Anyway, I wouldn’t expect kanji numbers to be treated the same as ASCII digits, nor would I expect 令和4年6月24日 to be automatically translated to 2022-06-24. And I doubt that anyone would care if wide digits ( 2022−06−24) need to be quoted.

According to Wikipedia, “6.0% of sites in the .jp domain. UTF-8 is used by 93.8% of Japanese websites.” So, it’s just a ghost of its former self.

I agree. But office workers might think differently, because now they may be busy toward paperless offices.

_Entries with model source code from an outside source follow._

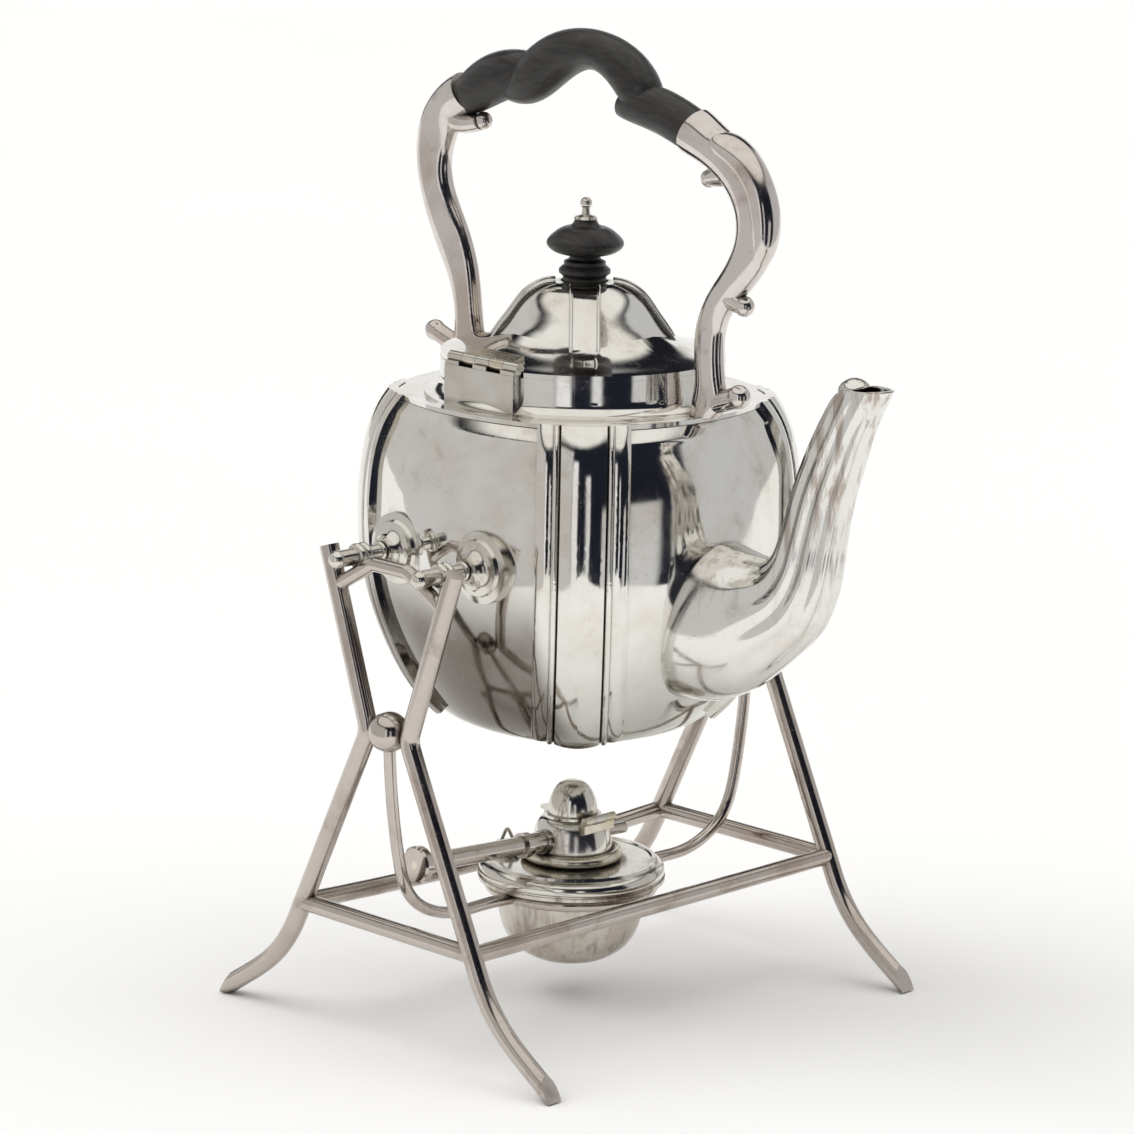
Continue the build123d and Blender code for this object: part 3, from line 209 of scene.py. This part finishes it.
def plated_metal(
    name, clean, bloom, stain, spread, rough, worn=0.0, dents=1.0, low=None, shade=None, streaks=0.0,
    run_heights=None,
):
    """Old silver plate or brass: clean metal under tarnish, hairlines, specks, soft dents and painted shade
    in the corners.

    low paints the table's greenish-grey reflection near the bottom of the body, shade paints shade on a
    patch of it, and streaks adds dark runs along Z, which come in between run_heights where that is given.
    """
    material, graph, surface, where = new_material(name)
    drift = graph.noise(where, *DRIFT)
    cloud = graph.noise(where, *CLOUD)
    speck = graph.noise(where, *SPECKS)
    hair_a = graph.noise(graph.stretched(where, RISING_HAIRS), *HAIRS)
    hair_b = graph.noise(graph.stretched(where, LEVEL_HAIRS), *HAIRS)
    drift_part = graph.math("MULTIPLY", drift, DRIFT_SHARE)
    both = graph.math("ADD", drift_part, graph.math("MULTIPLY", cloud, CLOUD_SHARE))
    bloom_here = graph.span(both, 0.60 - 0.24 * spread, 0.70 - 0.12 * spread, 0.0, 0.4 + 0.6 * spread)
    colour = graph.mix(bloom_here, clean, bloom)
    colour = graph.mix(graph.span(cloud, *STAIN_SPAN, 0.0, 0.5 * spread + 0.1), colour, stain)
    if low:
        height = graph.add("ShaderNodeSeparateXYZ")
        graph.feed(height.inputs[0], where)
        # painted reflection: the pale table's greenish grey, mixed in towards the bottom of the body
        table_reflection_here = graph.span(height.outputs["Z"], TABLE_REFLECTION_TOP, TABLE_REFLECTION_FOOT, 0.0, TABLE_REFLECTION_SHARE)
        colour = graph.mix(table_reflection_here, colour, low)
        if shade:
            # painted shade: a dark patch low on the hinge side
            colour = graph.mix(hinge_side_shade(graph, height, drift), colour, shade)
    if streaks:
        runs = graph.noise(graph.stretched(where, RUN_LINES), *RUNS)
        run_share = graph.span(runs, *RUN_SPAN, 0.0, streaks)
        if run_heights:
            run_height = graph.add("ShaderNodeSeparateXYZ")
            graph.feed(run_height.inputs[0], where)
            run_share = graph.math("MULTIPLY", run_share, graph.span(run_height.outputs["Z"], *run_heights))
        colour = graph.mix(run_share, colour, stain)
    colour = graph.mix(graph.span(speck, *SPECK_SPAN), colour, stain)
    # painted shade: the colour is darkened towards near black in corners and creases, from ambient occlusion
    corner = graph.add("ShaderNodeAmbientOcclusion", samples=4, only_local=False)
    corner.inputs["Distance"].default_value = CORNER_REACH
    corner_shade = graph.span(corner.outputs["AO"], *CORNER_SPAN, 0.0, CORNER_SHADE_SHARE)
    colour = graph.mix(corner_shade, colour, CORNER_SHADE)
    surface.inputs["Metallic"].default_value = 1.0
    graph.feed(surface.inputs["Base Color"], colour)
    base = graph.span(cloud, *ROUGH_SPAN, rough, rough + ROUGH_RANGE + worn)
    scratch = graph.span(graph.math("MAXIMUM", hair_a, hair_b), *HAIR_SPAN, 0.0, ROUGH_RANGE + worn)
    bare_rough = graph.math("ADD", base, scratch)
    all_rough = graph.math("ADD", bare_rough, graph.math("MULTIPLY", corner_shade, CORNER_ROUGHNESS), True)
    graph.feed(surface.inputs["Roughness"], all_rough)
    wave = graph.noise(where, *DENTS)
    height_map = graph.math("ADD", wave, graph.math("MULTIPLY", hair_a, HAIR_HEIGHT))
    bump = graph.add("ShaderNodeBump", in_Height=height_map)
    bump.inputs["Strength"].default_value = DENT_STRENGTH * dents
    bump.inputs["Distance"].default_value = DENT_HEIGHT
    graph.feed(surface.inputs["Normal"], bump.outputs[0])
    return material


WOOD_GRAIN = (90.0, 900.0, 500.0)
GRAIN_NOISE = (1.0, 4.0, 0.6, 0.6)
WOOD_WEAR = (60.0, 4.0, 0.6)
GRAIN_SPAN = (0.35, 0.7)
WEAR_SPAN = (0.62, 0.8, 0.0, 0.5)
WOOD_ROUGH_SPAN = (0.3, 0.8, 0.26, 0.48)
GRAIN_STRENGTH = 0.25
GRAIN_HEIGHT = 0.0004
WEAVE_SCALE = 420.0
WEAVE_DISTORTION = 1.5
WEAVE_HEIGHT = 0.0003
COTTON_ROUGHNESS = 0.95
BURNT_FOOT, BURNT_TOP = 0.0595, 0.0628     # the wick is scorched between these heights


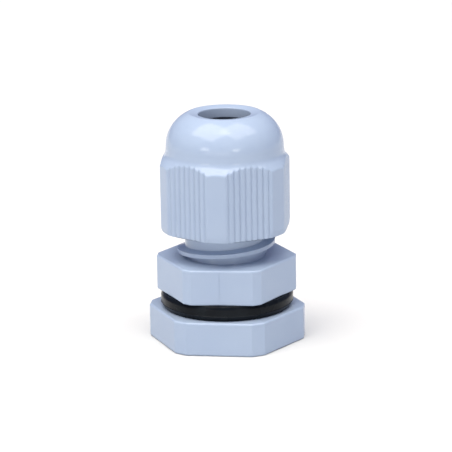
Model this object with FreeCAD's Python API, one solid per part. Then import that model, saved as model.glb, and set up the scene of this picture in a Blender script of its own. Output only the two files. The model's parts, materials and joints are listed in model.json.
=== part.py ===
"""Nylon cable gland with a PG9 entry thread: dome nut, claw, rubber insert, body, washer and lock nut.

Millimetres, +Z up. The origin is on the gland's axis, in the plane of the lock nut's lower face.
Azimuths are in degrees about Z, from -Y (the front) towards +X.
"""

import FreeCAD, Part
import math
import os

# Levels along the axis, with the dome nut screwed on by hand and no cable fitted
LOCK_NUT_HEIGHT = 5.2
WASHER_THICKNESS = 2.4
FLANGE_BOTTOM = LOCK_NUT_HEIGHT + WASHER_THICKNESS
FLANGE_TOP = 13.1
DOME_NUT_BOTTOM = 17.5
SHELF_TOP = 29.2

# Spanner sizes: across flats, and from the axis to the flat that blunts each corner
LOCK_NUT_FLATS = 21.8
LOCK_NUT_CORNER = 11.98
LOCK_NUT_AZIMUTH = -37.1
FLANGE_FLATS = 19.3
FLANGE_CORNER = 10.73
FLANGE_AZIMUTH = -34.8
DOME_NUT_FLATS = 19.0
DOME_NUT_CORNER = 10.13
DOME_NUT_AZIMUTH = -8.0
EDGE_ROUND = 0.3

# Right-hand threads. A groove is mouth_width wide at the crest radius and root_width at the root radius,
# and its middle passes the front at front_level. The entry thread is PG9, 18 turns to the inch, and the
# dome nut's is coarse and square, so that the nut closes the claw in less than two turns.
ENTRY_THREAD = {
    "pitch": 25.4 / 18,
    "crest": 7.6,
    "root": 6.9,
    "mouth_width": 0.85,
    "root_width": 0.4,
    "front_level": 2.0,
}
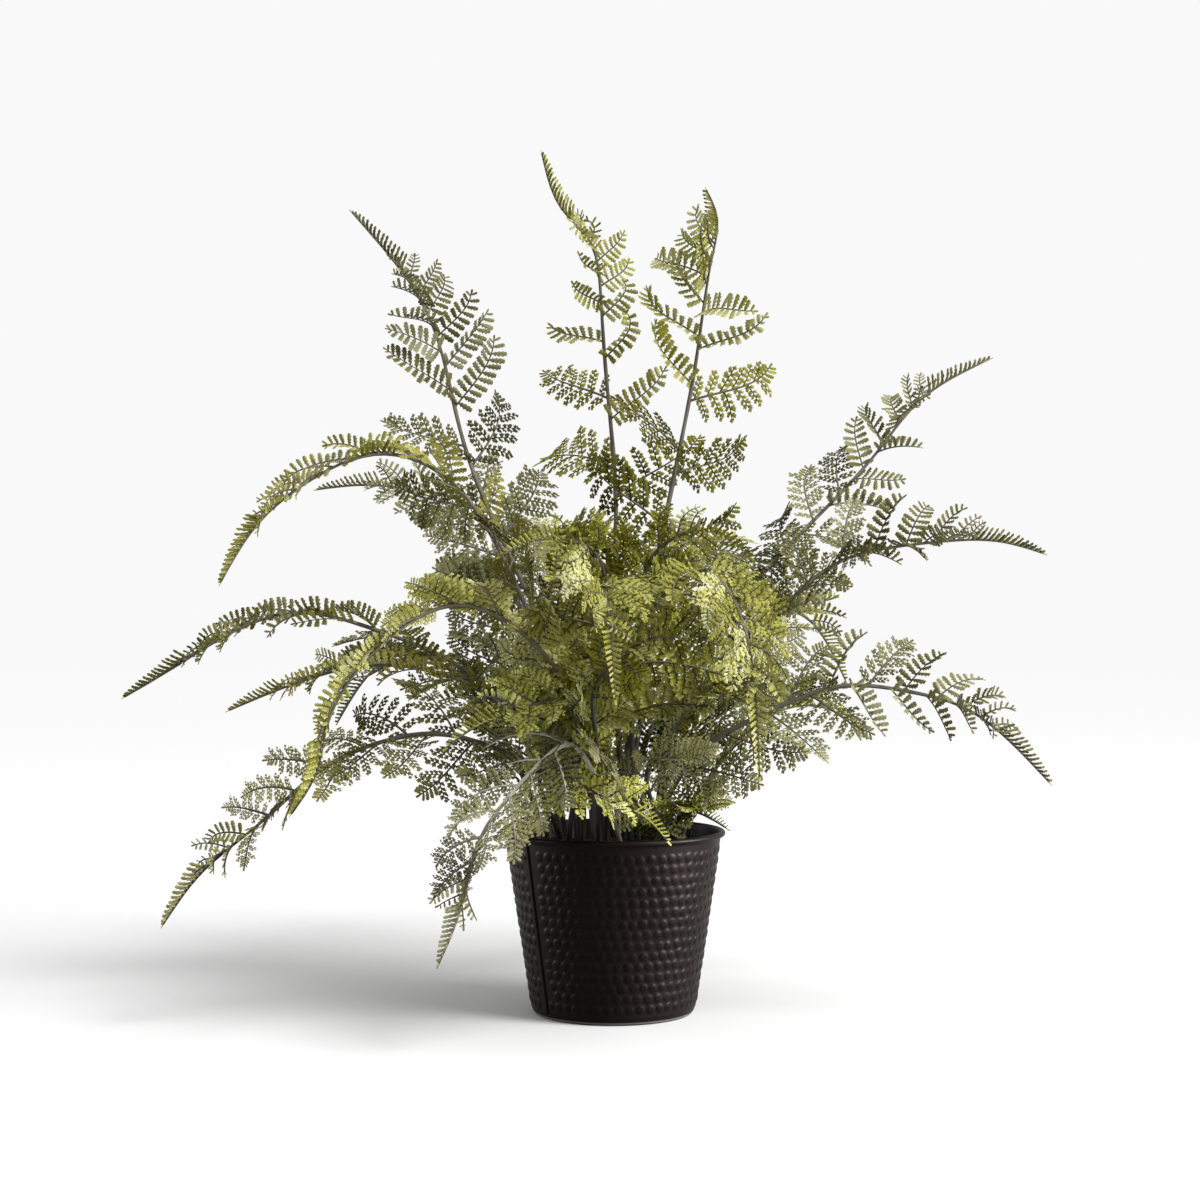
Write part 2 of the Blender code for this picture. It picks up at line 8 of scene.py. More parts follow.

BTW, recently researchers in India expressed thanks to Japanese temples, which still uses Sanscript original letter (梵字?) for some purpose. The letter was lost in India. One of good or bad Japanese traditions is to keep imported things as they are and revise a little bit them keeping respects. I heard that many Chinese Kanji words for modern concepts are added by Japanese (60 % ?) since Meiji (1870).

I hope this perhaps good tradition may not be an obstacle to prevent from shifting to paperless society. This is only my opinion. I never talked to others on this who think differently of course.

I prefer utf-8 to utf-16 without such statistics. Perhaps I do so because Apple supports utf-8.

BTW a kanji 熊 (bear) is a trauma for me. About 30 years ago, I took a long time for debugging on Prolog codes which simply reads a file, and found finally that Kanj code contains an ascii control code which stopped the program. It was EUC or Shift-JIS encoding, I don’t remember which. I never thought such kind of errors caused by text encoding. Then I heard that UTF-8 has no such problem, which is a simple but main reason that I prefer UTF-8.

Thanks for useful comments. By saying that Apple supprts utf-8, I meant that Apple default encoding is utf-8. By “default encoding” I meant that Apple products e.g. TextEdit.app accepts utf-8 file, but I suspect, it does not accept utf-16 file without showing a window on changing encoding, though I have not tested any, but based on experience on macOS. Unfortunately, I have no occasion to touch Windows OS. Also by default any defualt text files are in utf-8 including iOS, iPadOS, and macOS. I guess it is Apple’s policy for its recent universal access functionality.